Robotic vehicles inspired by animal locomotion are propelled by interactive forces from the

environment resulting from periodic body movements. The pattern of body oscillation (gait) can

be mimicked from animals, but understanding the principles underlying the gait generation would

improve our understanding of nature and allow for broader, more flexible engineering applications. We hypothesize that the traveling-wave oscillations observed in undulatory locomotion can

be characterized as a natural oscillation of the locomotion dynamics, and accordingly propose

a formal definition of a natural gait. We first identify the dynamics essential to undulatory locomotion, and define the mode shape of natural oscillation by the free response of an idealized

system. We then use body-environment resonance to define the amplitude and frequency of the

oscillations. Explicit formulas for the natural gait are derived, assuming uniformity of the body, to

ii

provide insight into the mechanisms underlying undulatory locomotion. Examples of a swimming

leech and a fictitious swimmer with a non-uniform body illustrate how undulatory gaits similar to

those observed in nature can be produced as the natural gait, and how they can be modulated to

achieve a variety of swim speeds. Lastly, a linear feedback controller using damping compensation

is developed that makes the natural gait a limit cycle in the resulting nonlinear closed-loop system.

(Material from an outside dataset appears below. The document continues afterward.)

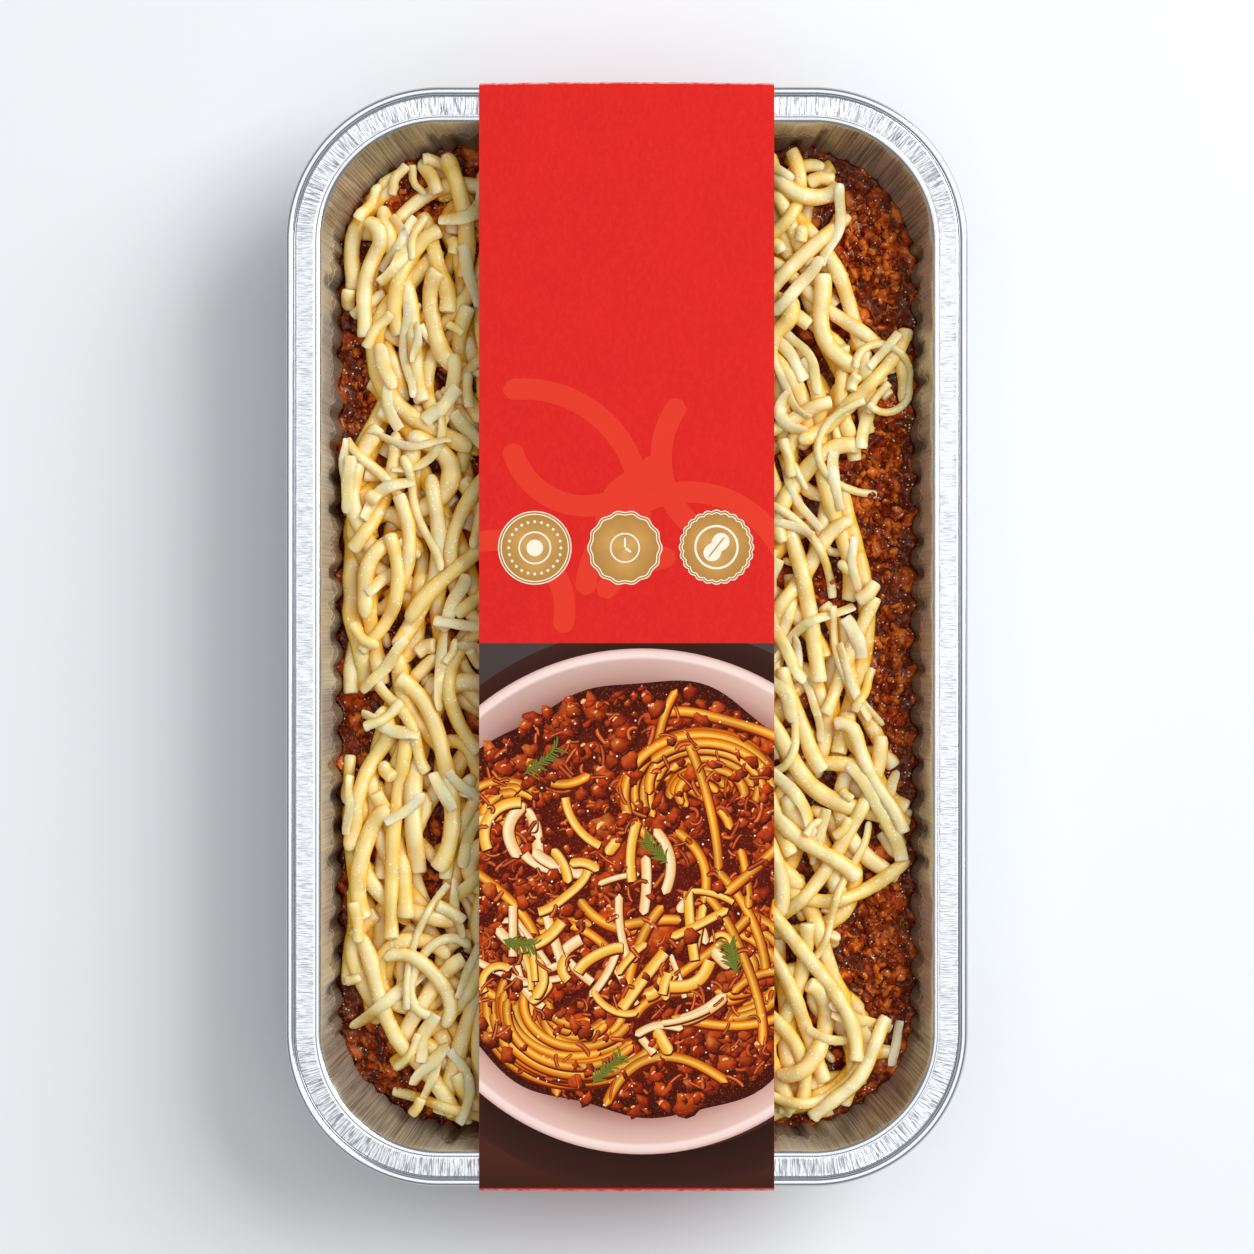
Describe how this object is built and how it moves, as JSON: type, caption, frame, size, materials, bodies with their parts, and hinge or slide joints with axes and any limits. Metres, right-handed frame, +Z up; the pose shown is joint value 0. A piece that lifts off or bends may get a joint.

Next we solve the optimal, linear, output feedback problem in which the controller is autonomous and achieves pattern formation. Here the term ‘pattern’ denotes the behavior of the

individual plant states, e.g. periodic, constant bias, or stable. When applicable, it may also designates the relative magnitudes and phases of the multi-state target trajectory. The cost is defined as

the L2 norm of the transient portion of the impulse response. The solution is obtained by optimizing over freedom in the general solution to eigenstructure assignment theory, wherein the target

trajectory is determined by a ‘pattern generator’ embedded in the feedback loop. Freedom in the

pattern generator which corresponds to freedom in the target trajectory significantly increases the

complexity of the optimization problem with respect to the standard regulator problem. It also

allows for further cost reduction. We draw theoretically significant parallels and distinctions between this unique result and the classical optimal H2 norm result which combines a linear quadratic

regulator (LQR) and Kalman filter observer in accordance with the separation principle. A design

example illustrates the controllers ability to calculate and achieve the optimal target trajectory following a disturbance. We also demonstrate how adding nonlinearites to the controller results in a

limit cycle at a specified amplitude.